用Proximal Gradient方法解决Lasso问题：
$$\min \frac{1}{2} ||Y-X^T\beta||^2+C ||\beta||_1$$

In [10]:
def F(y,X,beta,C):
    return 1/2*np.power(y-np.dot(X,beta),2).sum()+C*(np.abs(beta).sum())
def f(y,X,beta):
    return 1/2*np.power(y-np.dot(X,beta),2).sum()
def subf(y,X,beta):
    return np.dot(X.T,np.dot(X,beta)-y)
def prox_L1(beta,C):
    return np.sign(beta)*np.maximum(np.abs(beta)-C,0)

In [11]:
#Simulate the data
import numpy as np
import pandas as pd
n=500
p=200
s=20
beta=np.append(np.random.normal(0,1,s),np.zeros(p-s))
X=np.random.normal(0,1,(n,p))
y=np.dot(X,beta)+0.1*np.random.normal(0,1,n)

In [12]:
def PGD_LASSO(y,X,beta,C=10,l=1,eta=1.2,maxiter=10000,conv=0.0001):
    opt_F=[]
    for i in range(maxiter):
        grad_x=subf(y,X,beta)
        while True:
            z=prox_L1(beta-grad_x/l,C/l)
            if  f(y,X,z)<f(y,X,beta)+np.dot(grad_x,z-beta)+l/2*np.power(z-beta,2).sum():
                break
            l=eta*l
        beta=z
        opt_F.append(F(y,X,beta,C))
        if i>1 and np.abs(opt_F[i]-opt_F[i-1])<conv:
            print('convergence reached after {} iterations'.format(i))
            break
        if i==(maxiter-1):
            print('algorithm fails to converge')
    return beta,opt_F
beta,opt_F=PGD_LASSO(y,X,beta=np.random.normal(0,1,p))
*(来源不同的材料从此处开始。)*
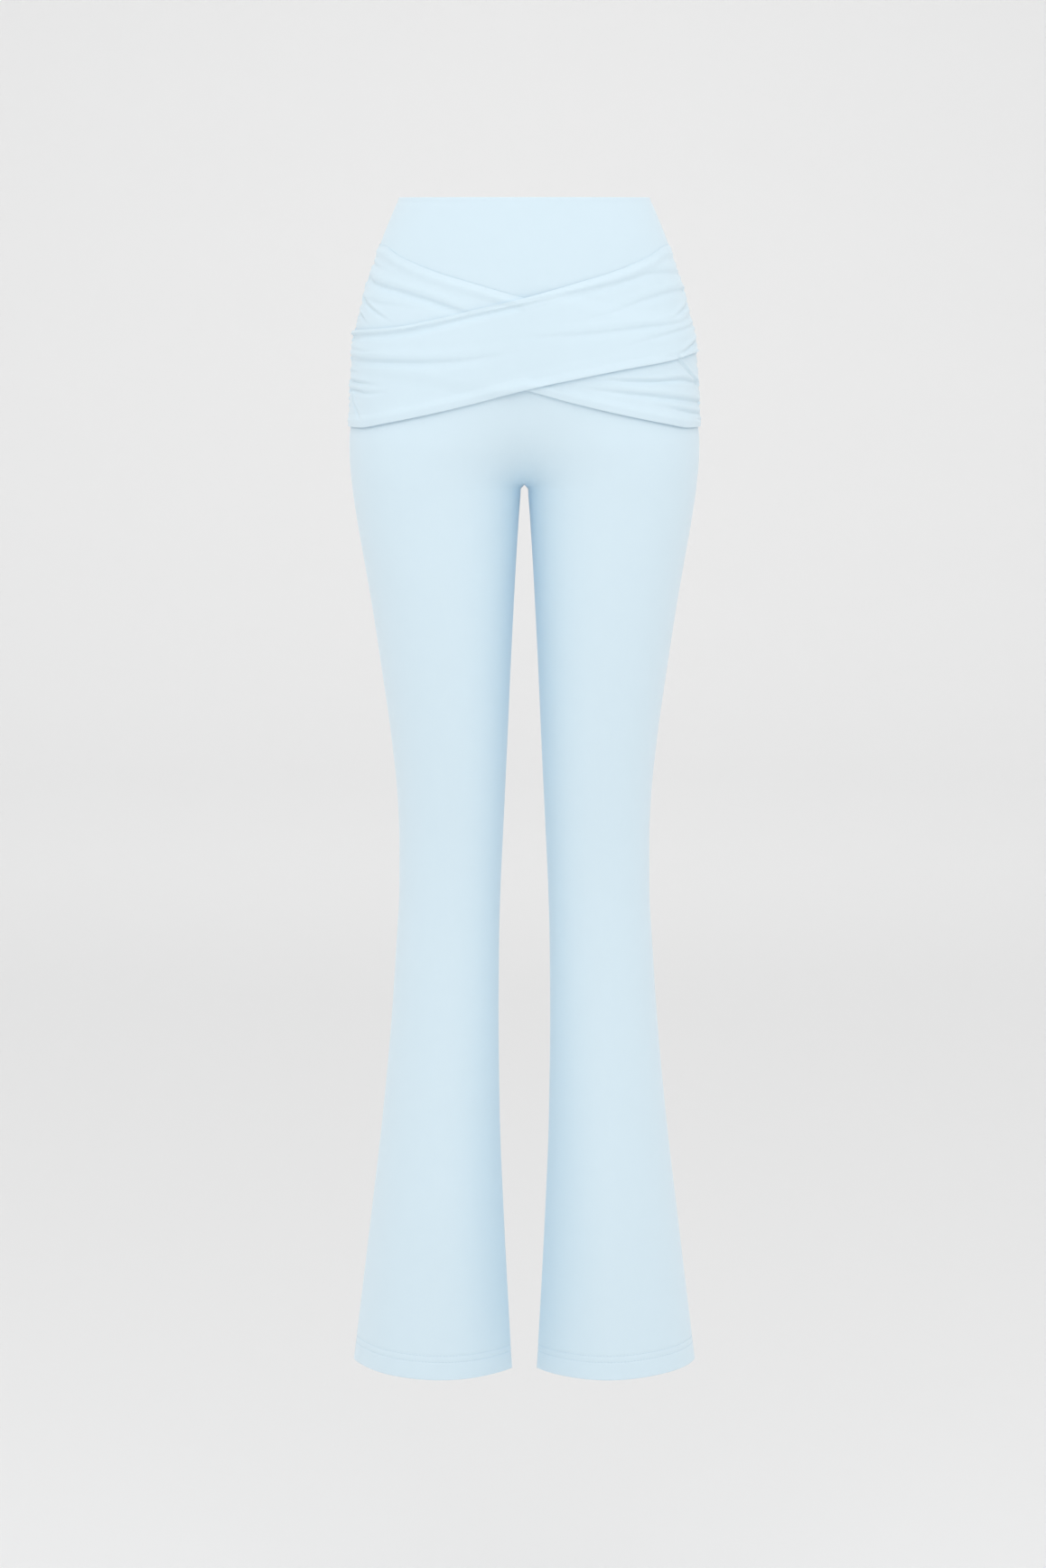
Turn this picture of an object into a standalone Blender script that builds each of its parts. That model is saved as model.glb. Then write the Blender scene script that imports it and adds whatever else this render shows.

convergence reached after 26 iterations


带约束的优化问题

1)QP问题可以直接用拉格朗日法求解

2）ADMM算法
$$H_{opt}=\min \{ H(x,z)=h_1(x)+h_2(z): Ax+Bz=c\}$$.

这里我们假设: $h_1$和$h_2$ are proper closed and convex functions.


ADMM

Initialization : $x^0\in R^n, z^0 \in R^p, y^0\in R^m ,\rho>0$

General Step: for any $k=0,1,...$ excute the following:

(a) $x^{k+1}\in \arg\min_x \{ h_1(x)+\frac{\rho}{2} ||Ax+Bz^k-c+\frac{1}{\rho}y^k||^2\}$

(b)$z^{k+1}\in \arg\min_z \{ h_2(z)+\frac{\rho}{2} ||Ax^{k+1}+Bz-c+\frac{1}{\rho}y^k||^2\}$

(c) $y^{k+1}=y^k+\rho(Ax^{k+1}+Bz^{k+1}-c)$

AD-LPMM

Initialization: $x^0\in R^n, z^0 \in R^p, y^0\in R^m ,\rho>0, \alpha \ge \rho \lambda_{max}(A^TA),\beta\ge \rho\lambda_{max}(B^TB)$

General Step: for any $k=0,1,...$ excute the following:

(a) $x^{k+1}=prox_{\frac{1}{\alpha}h_1} [x^k-\frac{\rho}{\alpha}A^T(Ax^k+Bz^k-c+\frac{1}{\rho}y^k)]$

(b) $z^{k+1}=prox_{\frac{1}{\beta}h_2}[z^k-\frac{\rho}{\alpha}B^T(Ax^{k+1}+Bz^k-c+\frac{1}{\rho}y^k)]$

(c) $y^{k+1}=y^k+\rho(Ax^{k+1}+Bz^{k+1}-c)$